CL: It’s actually not! I’m a very introverted and isolated person, due to my ADHD and social anxieties I teach myself all I know as I struggle asking for help, so this was very much out of my comfort zone, but it was important and key to the message that needed to be put across.

SS: Your art practice is very multi-faceted, creating works through poetry, performance, spoken word etc. Do you have a preferred medium you work with, or do all of these areas feed into each other?

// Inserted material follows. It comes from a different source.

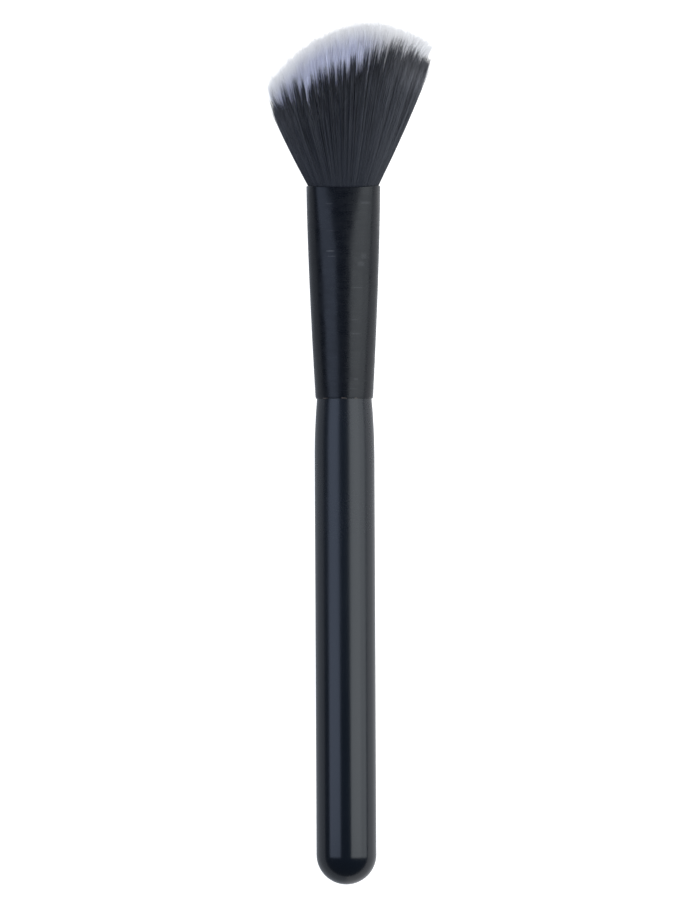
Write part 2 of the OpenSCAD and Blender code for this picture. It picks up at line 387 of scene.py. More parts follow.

CL: I would definitely say that they all feed into each other and weave in and out of the varying forms of literature. It’s all rooted in the same mindset. Writing is such a beautiful thing for me, I always right playing instrumentals, whether it’s a poem, spoken word piece or song, so I can find the melody of the words I’m constructing together, and I often see words with colours so I match those. The only form that’s kind of independent is when I am writing lyrics for someone else’s project as then I have to write from a different place.

SS: Do you feel there is room for more intersections between visual art and drag? Could this be better represented within the scene, or do you think the two are quite separate?

CL: I think if lockdown has evidenced anything within the queer community, it’s that drag is literally visual art, and thus digital drag has been such a huge success, we are used to using visual mediums to perform and so it was easy to translate that to on screen performances. But, I believe this is just the start, digital drag is here to stay, I was lost before it to be honest with you, writing my own music and trying to find bookings in the drag scene was HARD! And now I’ve found my lane, visual art can bring international talent together, explore multiple facets of the artist and so it coincides with what drag is about very neatly!

 

We would just like to thank Chai for taking the time to answer our questions and for allowing us to share their work through our Queer Contemporaries Showcase!